2010-07-12

Optional Long Census Will Reduce Productivity in Canada

I can't tell you the value of decisions I have personally made on behalf of my employers based on Canada's census. Probably in the millions of dollars, per census.

Now, the census question have always been political. Ironically, the federal government doesn't survey stakeholders, in any scientific way, about what they need in the census. And frankly, the census would be many times longer, and compliance would be enforced my the army, if you asked the average business owner or city official. The city of Wood Buffalo, for example, actually does a yearly municipal census (at a cost of tens of thousands of dollars) because they feel they can't wait for the federal one (every 5 years).

The Canadian census isn't a tool to be used exclusively by the federal government, but it is a tool that investors and municipal and provincial officials used every day. Sewers, Italian restaurants, schools, radio stations, etc, are all located based on the census.

Individual Canadians benefit from the census as well, as it drastically reduces the number of surveys they are asked to respond to. 

Some of the questions on the long form census are of dubious value (such as knowledge* of a second language), and practicality dictates that you can't ask too many questions, otherwise people will stop answering the most basic one (how many people live in your dwelling). So certainly the questions should be up to debate.

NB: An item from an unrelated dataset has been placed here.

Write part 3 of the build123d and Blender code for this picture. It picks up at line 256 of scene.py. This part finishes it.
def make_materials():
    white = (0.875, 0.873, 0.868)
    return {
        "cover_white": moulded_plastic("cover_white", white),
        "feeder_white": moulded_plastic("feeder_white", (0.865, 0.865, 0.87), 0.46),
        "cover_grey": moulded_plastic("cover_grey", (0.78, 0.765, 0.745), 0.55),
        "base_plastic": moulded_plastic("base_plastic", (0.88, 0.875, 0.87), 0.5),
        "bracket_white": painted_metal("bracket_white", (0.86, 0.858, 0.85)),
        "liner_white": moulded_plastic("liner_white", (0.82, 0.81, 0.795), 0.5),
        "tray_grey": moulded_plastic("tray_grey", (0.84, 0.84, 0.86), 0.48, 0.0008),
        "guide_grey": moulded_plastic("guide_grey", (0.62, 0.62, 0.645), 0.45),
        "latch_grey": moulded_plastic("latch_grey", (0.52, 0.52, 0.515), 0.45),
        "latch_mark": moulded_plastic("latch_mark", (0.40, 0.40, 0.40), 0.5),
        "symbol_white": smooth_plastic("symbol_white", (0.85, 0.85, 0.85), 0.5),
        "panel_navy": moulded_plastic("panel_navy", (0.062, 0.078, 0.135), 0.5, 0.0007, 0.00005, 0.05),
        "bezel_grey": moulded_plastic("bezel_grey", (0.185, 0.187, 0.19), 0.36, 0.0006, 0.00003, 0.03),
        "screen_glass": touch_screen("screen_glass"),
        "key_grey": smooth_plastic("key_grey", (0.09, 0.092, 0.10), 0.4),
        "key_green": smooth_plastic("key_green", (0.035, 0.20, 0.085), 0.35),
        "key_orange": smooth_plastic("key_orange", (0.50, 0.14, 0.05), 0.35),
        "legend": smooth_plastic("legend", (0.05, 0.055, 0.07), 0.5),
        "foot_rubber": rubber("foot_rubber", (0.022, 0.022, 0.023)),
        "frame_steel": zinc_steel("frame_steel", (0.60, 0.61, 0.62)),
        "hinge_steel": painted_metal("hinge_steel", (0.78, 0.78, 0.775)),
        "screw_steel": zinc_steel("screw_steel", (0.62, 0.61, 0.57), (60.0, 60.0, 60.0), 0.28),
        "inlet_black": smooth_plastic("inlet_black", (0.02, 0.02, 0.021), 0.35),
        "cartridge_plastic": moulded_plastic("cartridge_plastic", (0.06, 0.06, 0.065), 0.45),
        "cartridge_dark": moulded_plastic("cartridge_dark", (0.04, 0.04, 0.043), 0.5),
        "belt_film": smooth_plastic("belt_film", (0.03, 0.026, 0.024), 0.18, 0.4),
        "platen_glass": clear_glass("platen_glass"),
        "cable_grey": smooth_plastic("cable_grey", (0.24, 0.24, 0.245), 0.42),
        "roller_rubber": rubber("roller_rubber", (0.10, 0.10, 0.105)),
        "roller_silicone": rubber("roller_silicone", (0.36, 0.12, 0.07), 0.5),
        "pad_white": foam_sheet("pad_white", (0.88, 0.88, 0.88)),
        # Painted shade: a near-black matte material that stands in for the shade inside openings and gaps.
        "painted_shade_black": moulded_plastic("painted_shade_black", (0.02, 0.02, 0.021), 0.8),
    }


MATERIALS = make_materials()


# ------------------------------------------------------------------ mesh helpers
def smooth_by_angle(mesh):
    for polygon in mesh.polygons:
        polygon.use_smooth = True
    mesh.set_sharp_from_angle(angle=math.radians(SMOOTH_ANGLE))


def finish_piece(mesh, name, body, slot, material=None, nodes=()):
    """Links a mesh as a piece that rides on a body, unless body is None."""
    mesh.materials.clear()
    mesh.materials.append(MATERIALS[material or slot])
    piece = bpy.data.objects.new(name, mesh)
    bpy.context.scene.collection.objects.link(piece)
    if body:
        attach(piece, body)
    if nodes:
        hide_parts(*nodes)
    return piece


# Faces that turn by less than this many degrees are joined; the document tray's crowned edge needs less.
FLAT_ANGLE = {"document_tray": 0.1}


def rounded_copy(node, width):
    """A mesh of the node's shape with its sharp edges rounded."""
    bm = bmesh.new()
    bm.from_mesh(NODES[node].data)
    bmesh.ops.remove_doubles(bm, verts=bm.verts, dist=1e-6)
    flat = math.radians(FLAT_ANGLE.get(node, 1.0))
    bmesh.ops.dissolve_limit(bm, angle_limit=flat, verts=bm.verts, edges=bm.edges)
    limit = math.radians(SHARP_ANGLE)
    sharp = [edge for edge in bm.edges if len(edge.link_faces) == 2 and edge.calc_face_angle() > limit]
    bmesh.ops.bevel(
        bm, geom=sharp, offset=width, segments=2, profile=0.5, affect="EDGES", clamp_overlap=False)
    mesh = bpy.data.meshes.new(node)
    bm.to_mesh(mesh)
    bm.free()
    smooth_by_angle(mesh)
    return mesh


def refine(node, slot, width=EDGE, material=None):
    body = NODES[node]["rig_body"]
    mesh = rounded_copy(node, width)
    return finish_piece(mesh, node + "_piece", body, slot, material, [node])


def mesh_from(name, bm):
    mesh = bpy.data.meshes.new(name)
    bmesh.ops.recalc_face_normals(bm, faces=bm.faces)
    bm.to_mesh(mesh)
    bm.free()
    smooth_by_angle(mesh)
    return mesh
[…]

Making the long form voluntary will discredit the results. Not, perhaps, at the national level, but definitely in neighbourhoods. So, expect more phone and online surveys, more Italian restaurants in odd locations and more half empty schools. Cost: billions.

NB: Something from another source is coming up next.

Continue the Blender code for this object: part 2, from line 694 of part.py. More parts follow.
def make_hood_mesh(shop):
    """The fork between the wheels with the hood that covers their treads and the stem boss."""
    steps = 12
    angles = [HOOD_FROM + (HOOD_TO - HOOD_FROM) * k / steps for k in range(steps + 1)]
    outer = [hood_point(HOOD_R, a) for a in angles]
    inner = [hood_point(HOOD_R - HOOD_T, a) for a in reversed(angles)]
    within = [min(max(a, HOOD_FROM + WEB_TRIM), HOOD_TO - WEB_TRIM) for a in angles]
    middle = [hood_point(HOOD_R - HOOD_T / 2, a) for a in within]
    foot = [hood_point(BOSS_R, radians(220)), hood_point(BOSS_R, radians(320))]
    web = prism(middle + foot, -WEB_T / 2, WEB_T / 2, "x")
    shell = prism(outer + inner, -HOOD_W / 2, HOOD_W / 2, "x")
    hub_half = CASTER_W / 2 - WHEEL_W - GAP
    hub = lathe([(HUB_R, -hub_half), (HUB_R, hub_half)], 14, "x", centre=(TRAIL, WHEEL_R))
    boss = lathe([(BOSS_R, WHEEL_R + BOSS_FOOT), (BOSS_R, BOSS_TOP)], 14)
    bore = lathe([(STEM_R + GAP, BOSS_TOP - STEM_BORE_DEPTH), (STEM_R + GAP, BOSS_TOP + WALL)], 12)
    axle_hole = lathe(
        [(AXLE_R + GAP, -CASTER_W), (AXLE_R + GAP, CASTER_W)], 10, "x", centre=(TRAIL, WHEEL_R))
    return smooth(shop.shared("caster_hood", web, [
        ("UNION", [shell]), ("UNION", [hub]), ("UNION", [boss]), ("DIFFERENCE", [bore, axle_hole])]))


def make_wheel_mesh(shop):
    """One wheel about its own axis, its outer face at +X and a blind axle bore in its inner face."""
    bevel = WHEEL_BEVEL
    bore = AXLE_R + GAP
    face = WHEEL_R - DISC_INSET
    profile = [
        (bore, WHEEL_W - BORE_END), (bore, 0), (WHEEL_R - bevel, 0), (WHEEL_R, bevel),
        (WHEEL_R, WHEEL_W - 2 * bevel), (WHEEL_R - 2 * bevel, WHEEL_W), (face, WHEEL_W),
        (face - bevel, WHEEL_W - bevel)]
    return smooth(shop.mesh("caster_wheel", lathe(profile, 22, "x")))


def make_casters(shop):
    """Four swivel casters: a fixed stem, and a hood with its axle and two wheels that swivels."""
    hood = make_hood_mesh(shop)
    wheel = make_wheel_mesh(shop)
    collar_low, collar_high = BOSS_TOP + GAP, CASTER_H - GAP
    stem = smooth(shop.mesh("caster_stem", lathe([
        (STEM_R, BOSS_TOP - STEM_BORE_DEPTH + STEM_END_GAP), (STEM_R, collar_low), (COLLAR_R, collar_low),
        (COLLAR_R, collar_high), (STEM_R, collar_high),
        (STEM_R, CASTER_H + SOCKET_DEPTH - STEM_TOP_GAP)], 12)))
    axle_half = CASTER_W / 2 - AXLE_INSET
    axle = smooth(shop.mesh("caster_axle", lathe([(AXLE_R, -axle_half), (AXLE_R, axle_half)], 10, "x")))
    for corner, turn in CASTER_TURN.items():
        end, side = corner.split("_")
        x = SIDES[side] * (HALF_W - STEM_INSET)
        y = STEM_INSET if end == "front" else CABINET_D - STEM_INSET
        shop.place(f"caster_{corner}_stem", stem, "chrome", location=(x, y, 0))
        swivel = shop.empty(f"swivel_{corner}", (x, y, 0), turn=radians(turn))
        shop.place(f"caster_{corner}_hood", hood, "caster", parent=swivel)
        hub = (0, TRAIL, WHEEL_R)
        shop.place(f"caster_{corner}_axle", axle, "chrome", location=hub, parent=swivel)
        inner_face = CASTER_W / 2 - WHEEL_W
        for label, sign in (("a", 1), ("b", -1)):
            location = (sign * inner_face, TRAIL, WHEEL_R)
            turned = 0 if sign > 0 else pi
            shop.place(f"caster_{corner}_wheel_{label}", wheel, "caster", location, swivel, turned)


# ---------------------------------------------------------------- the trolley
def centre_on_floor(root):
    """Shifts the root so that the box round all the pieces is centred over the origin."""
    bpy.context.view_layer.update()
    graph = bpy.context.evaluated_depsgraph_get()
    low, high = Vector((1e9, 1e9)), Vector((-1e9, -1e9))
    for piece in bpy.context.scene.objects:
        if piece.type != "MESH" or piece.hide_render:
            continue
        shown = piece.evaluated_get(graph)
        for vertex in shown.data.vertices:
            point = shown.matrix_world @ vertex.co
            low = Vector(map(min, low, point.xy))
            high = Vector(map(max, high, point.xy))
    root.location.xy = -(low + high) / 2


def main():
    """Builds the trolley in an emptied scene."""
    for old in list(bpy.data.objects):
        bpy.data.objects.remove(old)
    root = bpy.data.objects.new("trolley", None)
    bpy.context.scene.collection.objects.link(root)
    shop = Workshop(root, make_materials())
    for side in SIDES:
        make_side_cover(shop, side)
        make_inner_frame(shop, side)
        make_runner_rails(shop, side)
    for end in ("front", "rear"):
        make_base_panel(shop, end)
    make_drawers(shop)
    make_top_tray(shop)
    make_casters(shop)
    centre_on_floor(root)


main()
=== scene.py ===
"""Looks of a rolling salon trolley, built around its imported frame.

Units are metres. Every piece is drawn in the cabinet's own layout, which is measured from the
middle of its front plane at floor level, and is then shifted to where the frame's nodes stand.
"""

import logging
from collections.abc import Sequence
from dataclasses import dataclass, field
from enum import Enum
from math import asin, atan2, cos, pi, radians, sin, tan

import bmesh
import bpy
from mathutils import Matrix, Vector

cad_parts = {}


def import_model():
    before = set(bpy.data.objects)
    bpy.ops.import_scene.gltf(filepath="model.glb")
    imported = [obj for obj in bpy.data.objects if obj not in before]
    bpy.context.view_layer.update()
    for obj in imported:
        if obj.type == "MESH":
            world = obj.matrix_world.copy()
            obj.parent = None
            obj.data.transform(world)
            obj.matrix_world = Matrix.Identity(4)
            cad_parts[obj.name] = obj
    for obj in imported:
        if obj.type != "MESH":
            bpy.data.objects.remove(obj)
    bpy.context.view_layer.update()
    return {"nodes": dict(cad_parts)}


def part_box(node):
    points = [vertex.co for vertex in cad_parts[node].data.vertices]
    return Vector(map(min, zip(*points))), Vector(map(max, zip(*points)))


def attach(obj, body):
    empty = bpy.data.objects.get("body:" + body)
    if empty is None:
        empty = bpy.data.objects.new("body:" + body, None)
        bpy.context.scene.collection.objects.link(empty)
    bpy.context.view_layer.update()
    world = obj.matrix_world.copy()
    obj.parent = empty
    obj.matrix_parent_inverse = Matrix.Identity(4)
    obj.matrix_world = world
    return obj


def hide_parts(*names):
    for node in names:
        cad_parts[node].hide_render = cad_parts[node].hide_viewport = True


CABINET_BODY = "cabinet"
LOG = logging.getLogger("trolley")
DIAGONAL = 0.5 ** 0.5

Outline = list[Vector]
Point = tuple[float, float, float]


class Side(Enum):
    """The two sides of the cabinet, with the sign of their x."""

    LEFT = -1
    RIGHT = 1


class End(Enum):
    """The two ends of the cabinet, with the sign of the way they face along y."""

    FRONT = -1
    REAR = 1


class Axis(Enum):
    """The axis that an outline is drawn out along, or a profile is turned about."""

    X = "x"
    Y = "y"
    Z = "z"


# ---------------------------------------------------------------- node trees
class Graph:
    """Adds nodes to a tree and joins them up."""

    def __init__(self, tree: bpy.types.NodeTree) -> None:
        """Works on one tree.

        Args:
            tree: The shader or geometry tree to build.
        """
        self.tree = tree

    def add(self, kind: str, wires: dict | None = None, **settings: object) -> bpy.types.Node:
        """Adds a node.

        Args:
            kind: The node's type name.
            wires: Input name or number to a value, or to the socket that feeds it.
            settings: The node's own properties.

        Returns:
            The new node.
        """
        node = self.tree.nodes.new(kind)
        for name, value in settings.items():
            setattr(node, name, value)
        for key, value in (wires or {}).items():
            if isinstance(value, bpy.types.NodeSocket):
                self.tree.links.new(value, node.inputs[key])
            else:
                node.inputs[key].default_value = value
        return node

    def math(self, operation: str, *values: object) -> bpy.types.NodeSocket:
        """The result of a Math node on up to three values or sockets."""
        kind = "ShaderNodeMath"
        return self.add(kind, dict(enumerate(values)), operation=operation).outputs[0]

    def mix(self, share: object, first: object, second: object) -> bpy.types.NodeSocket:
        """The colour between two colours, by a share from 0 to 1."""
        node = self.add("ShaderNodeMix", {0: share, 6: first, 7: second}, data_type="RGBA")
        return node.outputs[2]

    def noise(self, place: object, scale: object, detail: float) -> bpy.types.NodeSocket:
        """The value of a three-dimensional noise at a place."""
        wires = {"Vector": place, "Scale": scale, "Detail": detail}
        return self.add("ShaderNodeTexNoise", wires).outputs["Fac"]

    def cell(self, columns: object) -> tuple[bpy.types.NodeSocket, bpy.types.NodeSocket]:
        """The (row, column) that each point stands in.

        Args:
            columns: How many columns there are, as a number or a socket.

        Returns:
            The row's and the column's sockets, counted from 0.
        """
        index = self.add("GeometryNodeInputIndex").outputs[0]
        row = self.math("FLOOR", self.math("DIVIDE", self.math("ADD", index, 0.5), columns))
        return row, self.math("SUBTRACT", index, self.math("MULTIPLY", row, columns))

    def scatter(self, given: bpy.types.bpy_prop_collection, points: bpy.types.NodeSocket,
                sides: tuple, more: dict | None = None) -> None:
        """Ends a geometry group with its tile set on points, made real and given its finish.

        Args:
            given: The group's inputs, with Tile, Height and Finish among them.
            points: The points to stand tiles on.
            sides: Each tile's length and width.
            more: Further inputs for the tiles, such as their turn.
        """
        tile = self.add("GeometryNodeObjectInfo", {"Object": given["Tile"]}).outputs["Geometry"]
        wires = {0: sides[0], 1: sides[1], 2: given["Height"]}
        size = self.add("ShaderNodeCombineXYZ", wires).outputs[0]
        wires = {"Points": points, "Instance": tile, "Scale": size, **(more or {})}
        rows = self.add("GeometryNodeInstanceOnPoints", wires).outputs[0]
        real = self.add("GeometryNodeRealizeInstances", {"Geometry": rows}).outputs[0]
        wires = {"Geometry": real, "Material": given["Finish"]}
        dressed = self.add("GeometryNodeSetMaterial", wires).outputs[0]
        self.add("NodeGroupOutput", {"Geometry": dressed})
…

*People one the long form census are asked to self asses whether they are fluent in their second language, something that is highly subjective and variable by location and culture (good luck understanding the 63% of Edmundstonians who say they "know" English as a second language (only 5% of the Edmundston, New Brunswick, population has English as a first language learned and still understood). I would argue most English Canadians "know" French by the standards of knowing English in Edmundston.